Firstly, God makes no junk.  Because God has made you for God-self, you are surely good, beautiful, unique and worthy of God.  That doesn’t depend on what you can or cannot do, what you have done, or have missed doing.  (By the way, you have no idea how many regrets a retired parish priest may have!) 

Secondly, the word “for” is translated from the Latin word “ad”, which means to, toward, or towards.  In the Penguin Classics version, Garry Wills translates this way: “since you made us tilted toward you, our heart is unstable until stabilized in you” (italics added).  So as human beings, we are created towards God, with a built-in restlessness, so that feeling restless is not a problem or sin or failure, but a sign, proof and reminder of our being human, our having that special “tilt” towards God.  Full and final rest and peace cannot be found when we are in this world, on this side of Jordan.  That’s why so many great hymns, prayers, and liturgies end and climax in our life to come, like the litany for baptism and litany for marriage, and great hymns like: “Amazing grace”, “Lead, kindly light”, “My Jesus I love Thee”, even the happy hymn “Joyful, joyful, we adore Thee”.

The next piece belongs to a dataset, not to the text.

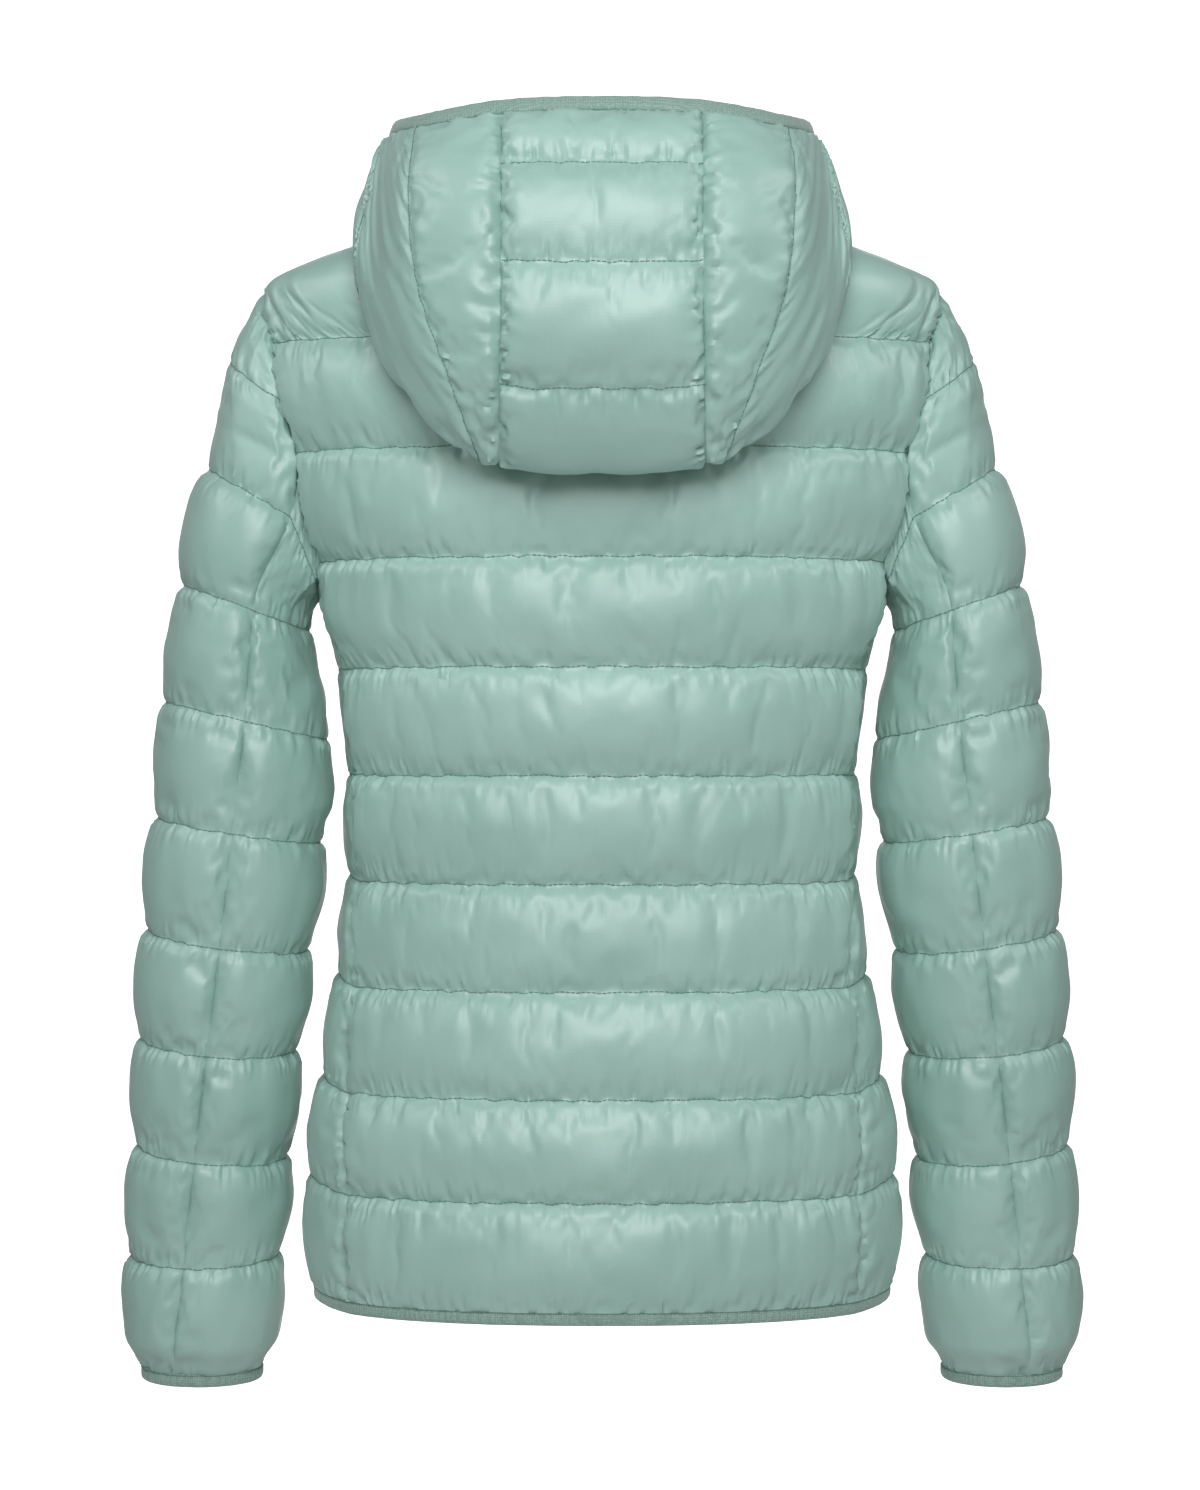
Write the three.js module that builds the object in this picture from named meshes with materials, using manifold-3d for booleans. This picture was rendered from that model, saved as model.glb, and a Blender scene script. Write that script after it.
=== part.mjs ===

Back to the question “Is your heart restless or stable?”, the answer is both/and.  Our hearts can rest because we have found God, actually because God has found us.  “Not that we loved God, but that God loved us.” (1 John 4:10)  And this God sees us as we are and cherishes us as we are.  What stability!

And, not but, our hearts have that built-in inkling reminding us that we are creatures created to lean towards our Creator God.  This brings us back from our wanderings and meanderings.  This moves us away from our self-centeredness and self-sufficiency.  This drives us to prayer.    

Let us now pray the Collect of Proper 15, for Sundays between July 10 and 16.

Almighty God, you have made us for yourself, and our hearts are restless until they find their rest in you.  May we find peace in your service, and in the world to come, see you face to face; through Jesus Christ our Lord, who lives and reigns with you and the Holy Spirit, one God, now and for ever.  Amen.